Курт с нашим хозяином осматривают детей, пытаясь привести их в чувство.
— Их не били, — говорит Келлер, — Худые, но ведь толстыми они и не были. Здоровы — может у кого сопли, а так в порядке. Не понимаю, что с ними такое.
Мы с Куртом обмениваемся взглядами. Всё как с детьми бургомистра, одна надежда на Гретель и ее гребень.
— Можешь отвлечь внимание? — говорю Лотену тихо, — Мне надо незаметно уйти.
— Хочешь поймать мага?
— Не зря же он дал подсказку.
— Это ловушка, Робар. Я с тобой.
— Ты умеешь открывать порталы?
Он опускает глаза.
— Я силен в магии не больше, чем другие представители моего рода, — скромно замечает он, — Создавать порталы я не умею.
— Лучше прикрой меня, чтобы никто не увязался.
— Ты уверен, что...
— Я ни в чем не уверен, но я должен попытаться.
Не скрою, любопытно, как Лотен это делает. Он подходит к каждому, начинает с ничего не значащей фразы в духе «до чего сегодня странная погода». Внимательно смотрит в глаза.
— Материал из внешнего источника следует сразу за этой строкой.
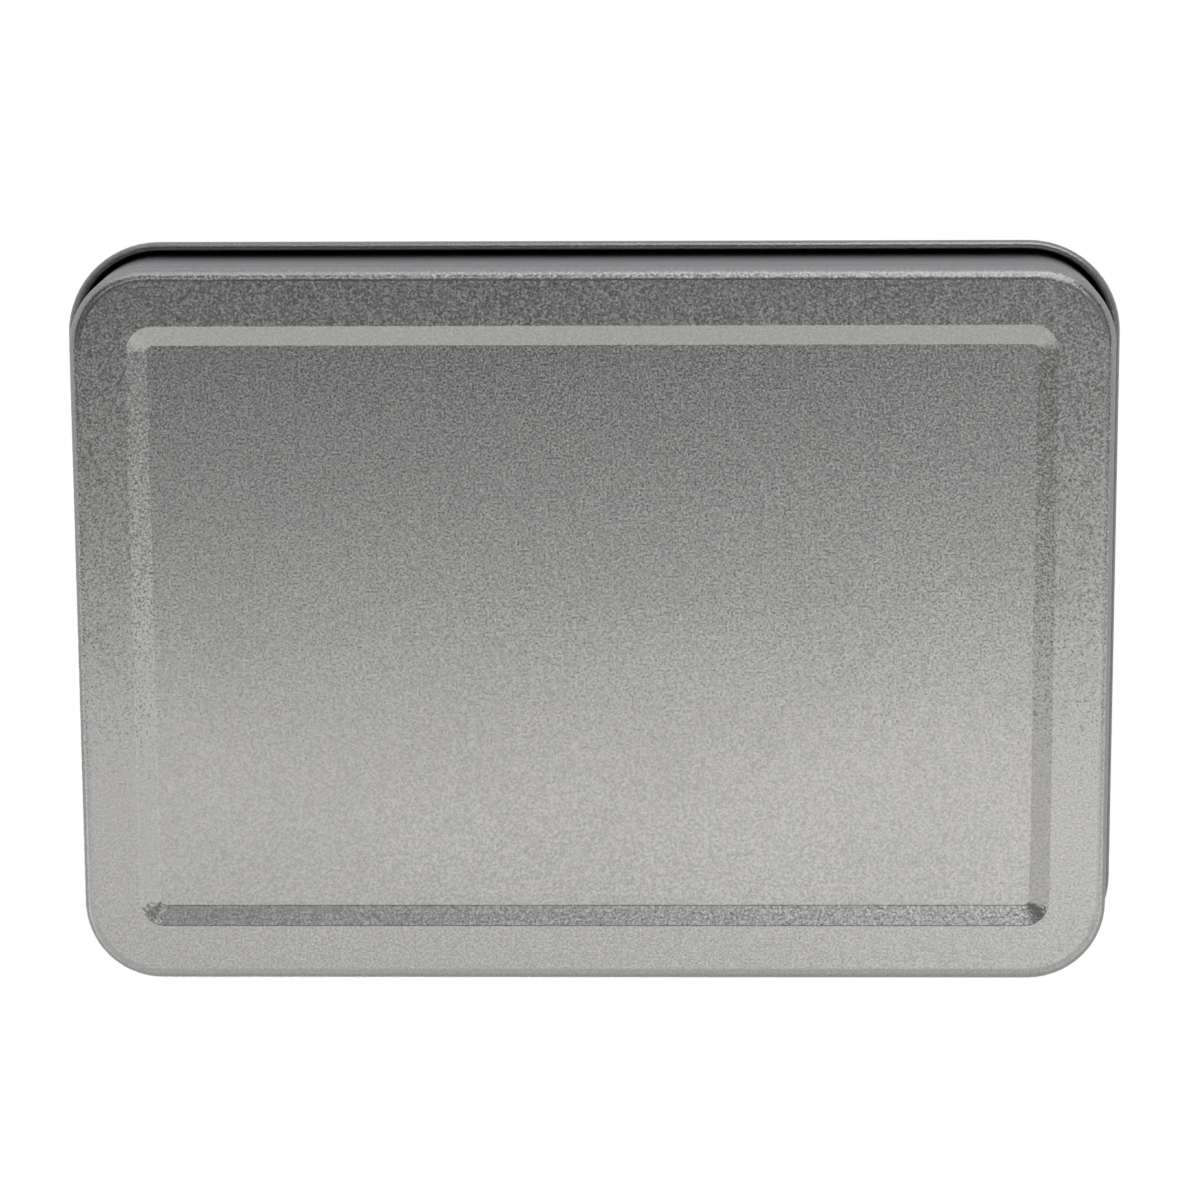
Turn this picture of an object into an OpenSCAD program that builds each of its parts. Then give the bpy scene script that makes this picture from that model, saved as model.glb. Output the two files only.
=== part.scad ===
// Flat rectangular tin with a hinged lid, for a deck of cards, a disc or a small game.
// The base is one drawn tray and the lid is one drawn cover with a rolled edge.
// The lid turns on a steel wire that lies in its own rolled edge at the back,
// and two straps on the base are rolled round that wire.
// The tin lies on its base: X is its length, the hinge is at the back on +Y, Z is up.
// All sizes are in millimetres.

/* [Sheet] */
// thickness of the tinplate
sheet = 0.3; // [0.2:0.05:0.5]
// height of the closed tin, from the table to the top of the lid's raised panel
tin_h = 30; // [22:0.5:60]

/* [Base] */
// length of the base over its walls
base_w = 190; // [120:1:260]
// width of the base over its walls
base_d = 133.4; // [90:0.1:200]
// corner radius of the base seen from above
base_corner_r = 14.4; // [9:0.1:25]
// radius of the edge between the base's wall and its underside
base_edge_r = 2.3; // [1.2:0.1:4]
// height of base wall that shows below the lid's rolled edge
base_show = 19.5; // [12:0.5:45]
// radius of the curl rolled inward along the base's mouth
mouth_curl_r = 0.85; // [0.7:0.05:1.5]
// play between the base's mouth and the closed lid above it
mouth_play = 0.3; // [0.2:0.05:1]

/* [Panels] */
// flat border round the recessed panel in the base
panel_border = 10.5; // [6:0.5:25]
// depth that the base's panel is pressed in
panel_depth = 1.4; // [0.5:0.1:2]
// width of the pressed step round the base's panel, seen from above
base_step_w = 3.7; // [1.5:0.1:8]
// width of the pressed step round the lid's panel
lid_step_w = 2.8; // [1.5:0.1:8]
// width of the bend at each end of a pressed step
step_bend = 0.15; // [0.05:0.05:0.5]
// corner radius of the flat part of a panel
panel_corner_r = 1; // [0.6:0.1:6]
// height that the lid's panel stands up, less than the recess so that tins stack
lid_panel_h = 0.6; // [0.4:0.1:1.8]
// play all round between a lid's raised panel and the recess of the tin stacked on it
stack_play = 0.5; // [0.2:0.1:2]

/* [Lid] */
// gap between the base's wall and the lid's skirt
lid_gap = 0.9; // [0.4:0.05:1.5]
// corner radius of the lid's skirt on its inner face
lid_corner_r = 15.5; // [9:0.1:25]
// radius of the edge between the lid's skirt and its top
lid_edge_r = 2.3; // [1.2:0.1:4]
// opening left in the rolled edge, in degrees
curl_mouth = 70; // [40:5:120]

/* [Hinge] */
// diameter of the wire that the lid turns on
wire_d = 1; // [0.8:0.1:1.6]
// play between the wire and what is rolled round it, on the radius
wire_fit = 0.05; // [0.03:0.01:0.1]
// length of wire left short of the straight part of the rolled edge, at each end
wire_short = 1.5; // [0.5:0.5:5]
// width of a hinge strap
strap_w = 20; // [12:1:40]
// distance of each strap's centre from where the base's round corner starts
strap_inset = 29; // [15:1:60]
// height of the strap's flat leaf on the base's wall
leaf_h = 7; // [4:0.5:12]
// height of the slanted part that carries the strap out to the wire
leaf_rise = 1.6; // [1:0.1:4]
// play at each side of a strap in its window in the lid
window_play = 0.5; // [0.3:0.1:2]
// diameter of a weld mark on the leaf
weld_d = 2.4; // [1.5:0.1:4]
// depth of a weld mark
weld_sink = 0.08; // [0.05:0.01:0.15]
// distance between the two weld marks on a leaf
weld_span = 10; // [6:1:24]

/* [Hidden] */
$fn = 48;

// rolled edge of the lid: it just holds the wire
curl_r = wire_d / 2 + wire_fit + sheet;
curl_z = base_show + curl_r;
// outer top of the lid's flat border
lid_top_z = tin_h - lid_panel_h;
// underside of the lid's border, and the mouth of the base below it
lid_under_z = lid_top_z - sheet;
mouth_z = lid_under_z - mouth_play;
// plan sizes of the lid over the inner face of its skirt
lid_w = base_w + 2 * lid_gap;
lid_d = base_d + 2 * lid_gap;
// axis of the hinge, in the middle of the rolled edge at the back
hinge_y = lid_d / 2 + curl_r;
strap_x = base_w / 2 - base_corner_r - strap_inset;
// lap of a pressed step on the flats beside it
step_lap = panel_corner_r / 2;
// outline of the recess and of the raised panel, at the outside of the step
recess_w = base_w - 2 * panel_border;
recess_d = base_d - 2 * panel_border;
raised_w = recess_w - 2 * stack_play;
raised_d = recess_d - 2 * stack_play;

tin_grey = [0.72, 0.72, 0.70];
wire_grey = [0.60, 0.61, 0.62];

// flat piece of a ring between two angles, a1 less than 180 past a0
module arc_piece(ri, ro, a0, a1) {
    far = 3 * ro;
    mid = (a0 + a1) / 2;
    intersection() {
        difference() {
            circle(r = ro);
            circle(r = ri);
        }
        polygon([
            [0, 0],
            [far * cos(a0), far * sin(a0)],
            [far * cos(mid), far * sin(mid)],
            [far * cos(a1), far * sin(a1)]
        ]);
    }
}

// ring with an opening left between two angles
module open_ring(ri, ro, a0, a1) {
    far = 3 * ro;
    mid = (a0 + a1) / 2;
    difference() {
        circle(r = ro);
        circle(r = ri);
        polygon([
            [0, 0],
            [far * cos(a0), far * sin(a0)],
            [far * cos(mid), far * sin(mid)],
            [far * cos(a1), far * sin(a1)]
        ]);
    }
}

// carries a profile round a rectangle with round corners;
// in the profile X is measured outward from the corner's centre and Y is height
module round_about(w, d, r) {
    for (i = [0 : 3]) {
        run_l = i % 2 == 0 ? d : w;
        run_x = i % 2 == 0 ? w : d;
        rotate([0, 0, 90 * i]) {
            translate([run_x / 2 - r, 0, 0])
                rotate([90, 0, 0])
                    linear_extrude(height = run_l - 2 * r, center = true)
                        children();
            translate([run_x / 2 - r, run_l / 2 - r, 0])
                rotate_extrude(angle = 90)
                    children();
        }
    }
}

// flat outline with round corners
module round_flat(w, d, r) {
    square([w - 2 * r, d], center = true);
    square([w, d - 2 * r], center = true);
    for (x = [-1, 1], y = [-1, 1])
        translate([x * (w / 2 - r), y * (d / 2 - r)])
            circle(r = r);
}

// profile of the pressed step: the sheet runs inward from X = 0 and climbs by the rise;
// each bend is drawn as one short flat at half the slope, and both ends lap the flats
module step_profile(rise, step_w) {
    grade = rise / (step_w - step_bend);
    half = step_bend * grade / 2;
    lift = sheet * tan(atan(grade) / 4);
    polygon([
        [step_lap, 0],
        [0, 0],
        [-step_bend, half],
        [step_bend - step_w, rise - half],
        [-step_w, rise],
        [-step_w - step_lap, rise],
        [-step_w - step_lap, rise + sheet],
        [lift - step_w, rise + sheet],
        [step_bend - step_w + 3 * lift, rise - half + sheet],
        [3 * lift - step_bend, half + sheet],
        [lift, sheet],
        [step_lap, sheet]
    ]);
}

// pressed step with the flat panel inside it, its lower face at Z = 0 outside
module pressed_panel(w, d, rise, step_w) {
    corner = panel_corner_r + step_w;
    round_about(w, d, corner)
        translate([corner, 0])
            step_profile(rise, step_w);
    translate([0, 0, rise])
        linear_extrude(height = sheet)
            round_flat(w - 2 * step_w, d - 2 * step_w, panel_corner_r);
}

// flat border between an outer outline and the pressed step
module flat_border(w, d, r, hole_w, hole_d, step_w) {
    linear_extrude(height = sheet)
        difference() {
            round_flat(w, d, r);
            round_flat(hole_w, hole_d, panel_corner_r + step_w);
        }
}

// section of the base's side: round edge, wall, and a curl rolled inward at the mouth
module base_side() {
    r = base_corner_r;
    translate([r - base_edge_r, base_edge_r])
        arc_piece(base_edge_r - sheet, base_edge_r, 270, 360);
    translate([r - sheet, base_edge_r])
        square([sheet, mouth_z - mouth_curl_r - base_edge_r]);
    translate([r - mouth_curl_r, mouth_z - mouth_curl_r])
        open_ring(mouth_curl_r - sheet, mouth_curl_r, 270, 360);
}

// section of the lid's side: rolled edge, skirt and round top edge
module lid_side() {
    r = lid_corner_r;
    translate([r + curl_r, curl_z])
        open_ring(curl_r - sheet, curl_r, 180 - curl_mouth, 180);
    translate([r, curl_z])
        square([sheet, lid_top_z - lid_edge_r - curl_z]);
    translate([r + sheet - lid_edge_r, lid_top_z - lid_edge_r])
        arc_piece(lid_edge_r - sheet, lid_edge_r, 0, 90);
}

// opening in the lid's skirt and rolled edge for one strap
module strap_window(x) {
    w = strap_w + 2 * window_play;
    low = curl_z - curl_r - 1;
    high = curl_z + curl_r + window_play;
    translate([x - w / 2, lid_d / 2 - 1, low])
        cube([w, 2 * curl_r + 2, high - low]);
}

module base_shell() {
    color(tin_grey) {
        flat_border(base_w - 2 * base_edge_r, base_d - 2 * base_edge_r,
            base_corner_r - base_edge_r, recess_w, recess_d, base_step_w);
        pressed_panel(recess_w, recess_d, panel_depth, base_step_w);
        round_about(base_w, base_d, base_corner_r)
            base_side();
    }
}

module lid_shell() {
    top_w = lid_w + 2 * sheet - 2 * lid_edge_r;
    top_d = lid_d + 2 * sheet - 2 * lid_edge_r;
    color(tin_grey) {
        translate([0, 0, lid_under_z]) {
            flat_border(top_w, top_d, lid_corner_r + sheet - lid_edge_r,
                raised_w, raised_d, lid_step_w);
            pressed_panel(raised_w, raised_d, lid_panel_h, lid_step_w);
        }
        difference() {
            round_about(lid_w, lid_d, lid_corner_r)
                lid_side();
            strap_window(-strap_x);
            strap_window(strap_x);
        }
    }
}

module hinge_wire() {
    run = lid_w - 2 * lid_corner_r - 2 * wire_short;
    color(wire_grey)
        translate([0, hinge_y, curl_z])
            rotate([0, 90, 0])
                cylinder(d = wire_d, h = run, center = true);
}

// strap: a leaf welded flat on the base's wall, a slant, and a loop round the wire
module hinge_strap() {
    wall = base_d / 2;
    loop = hinge_y - curl_r;
    knee = curl_z - curl_r - leaf_rise;
    color(tin_grey)
        difference() {
            rotate([90, 0, 90])
                linear_extrude(height = strap_w, center = true) {
                    polygon([
                        [wall, knee - leaf_h],
                        [wall + sheet, knee - leaf_h],
                        [wall + sheet, knee],
                        [loop + sheet, knee + leaf_rise],
                        [loop + sheet, curl_z],
                        [loop, curl_z],
                        [loop, knee + leaf_rise],
                        [wall, knee]
                    ]);
                    translate([hinge_y, curl_z])
                        open_ring(curl_r - sheet, curl_r, 180, 180 + curl_mouth);
                }
            for (x = [-1, 1])
                translate([x * weld_span / 2, wall + sheet - weld_sink, knee - leaf_h / 2])
                    rotate([-90, 0, 0])
                        cylinder(d = weld_d, h = 1);
        }
}

module hinge_strap_left() {
    translate([-strap_x, 0, 0])
        hinge_strap();
}

module hinge_strap_right() {
    translate([strap_x, 0, 0])
        hinge_strap();
}

base_shell();
lid_shell();
hinge_wire();
hinge_strap_left();
hinge_strap_right();
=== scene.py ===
"""Looks for a closed rectangular tin of frosted tinplate, seen from its underside.

The tin lies on its base at Z = 0, its hinge at the back on +Y. All lengths are in metres.
The photograph looks at the base from below and from a little in front of it, so the floor
shows only to a camera above it, and a camera below it sees the white studio.
"""

import math

import bpy
from mathutils import Matrix, Vector


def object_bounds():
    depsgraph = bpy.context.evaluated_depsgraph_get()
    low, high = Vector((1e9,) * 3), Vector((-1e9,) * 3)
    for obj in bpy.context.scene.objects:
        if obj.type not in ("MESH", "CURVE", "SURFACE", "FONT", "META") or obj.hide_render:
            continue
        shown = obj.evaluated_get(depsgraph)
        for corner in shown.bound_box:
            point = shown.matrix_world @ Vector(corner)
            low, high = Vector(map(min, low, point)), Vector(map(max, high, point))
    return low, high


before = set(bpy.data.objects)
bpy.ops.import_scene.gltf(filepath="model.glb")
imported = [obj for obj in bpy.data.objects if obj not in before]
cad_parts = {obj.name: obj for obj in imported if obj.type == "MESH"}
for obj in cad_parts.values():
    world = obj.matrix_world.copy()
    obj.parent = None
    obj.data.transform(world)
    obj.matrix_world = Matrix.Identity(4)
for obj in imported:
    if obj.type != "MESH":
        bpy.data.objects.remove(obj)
cad_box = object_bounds()

MM = 0.001
TIN_CORNER = cad_box[1]    # the corner of the tin's box at the back, top right


# Small helpers for colours and node trees

def linear(hex_colour):
    """Linear RGBA from an sRGB hex colour such as '#A8A8A6'."""
    channels = [int(hex_colour[i:i + 2], 16) / 255 for i in (1, 3, 5)]
    curve = [c / 12.92 if c <= 0.04045 else ((c + 0.055) / 1.055) ** 2.4 for c in channels]
    return (*curve, 1.0)


def add_node(tree, kind, settings=None, links=None):
    """Adds a node, sets its properties or input values, and links its inputs."""
    node = tree.nodes.new(kind)
    for name, value in (settings or {}).items():
        if isinstance(name, str) and hasattr(node, name):
            setattr(node, name, value)
        else:
            node.inputs[name].default_value = value
    for name, source in (links or {}).items():
        tree.links.new(source, node.inputs[name])
    return node


def new_material(name):
    """An empty material with its output node, and its tree."""
    material = bpy.data.materials.new(name)
    material.use_nodes = True
    material.node_tree.nodes.clear()
    output = add_node(material.node_tree, "ShaderNodeOutputMaterial")
    return material, material.node_tree, output


def paint(node_name, material):
    """Gives a CAD node's object one material."""
    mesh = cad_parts[node_name].data
    mesh.materials.clear()
    mesh.materials.append(material)


# Tinplate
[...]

Человек соглашается, что, да, погода странная. Лотен говорит что-то столь же пустое, получив ещё два согласия, доверительно кладет руку на предплечье собеседника. В глазах его вспыхивает яркое синее пламя, зрачки на мгновение становятся змеиными. Он бормочет что-то невнятное и отпускает жертву. Человек очарованно и задумчиво смотрит на Лотена. Потом отворачивается и, как ни в чем ни бывало, возвращается к своим делам. Лотен подходит к следующему.
Ключ удалось стянуть без труда — все были слишком заняты, чтобы следить за мелочами. Верёвку я подбираю на крыльце и вдруг вспоминаю, что не спросил Лотена, какое он чудовище. Странная забывчивость.
Курт выходит за мной.
— Мне надо кое-что проверить. Возвращайся. Ты в люк не влезешь.
"И никого к нему не подпущу".
Спустившись, дергаю за веревку и Курт сбрасывает в оссуарий другую с мечом.
— Метаморфис, — шепчу я.
Тварь радостно вырывается на волю. Не сомневаюсь, моя боль доставляет ему наслаждение. Дрожащей рукой показываю ему монету отца Зоммера.
Знаю. Стану я спать, когда начинается заварушка.
— Руна «уруз» усиливает портал. Мы сможем в него войти?
Не узнаем, пока не попробуем.
Пытаюсь прислушаться к его мыслям, но решительно ничего не понимаю — там сплошные магические формулы и загадочные знаки. Наконец он делает кинжалом крошечный надрез на коже, аккуратно, проводит кровью по кресту на гальдраставе, тщательно избегая других знаков. Бормочет заклинание на языке, в котором я узнаю только отдельные слова, чертит углем что-то прямоугольное. Играет монеткой, основательно испачкав ее в крови, произносит:
Властью стихий и силой древней крови дай мне пройти.
В стене оссуария появляется самая обыкновенная дверь.
Готов?
Да.
Ни черта я не готов. Неведомая сила налетает волной, выбивает воздух из легких подхватывает и тянет вперед. Яростные вспышки перед глазами заставляют зажмуриться. Чувствую под ногами вязкое нечто, которое твердеет с каждым ударом сердца.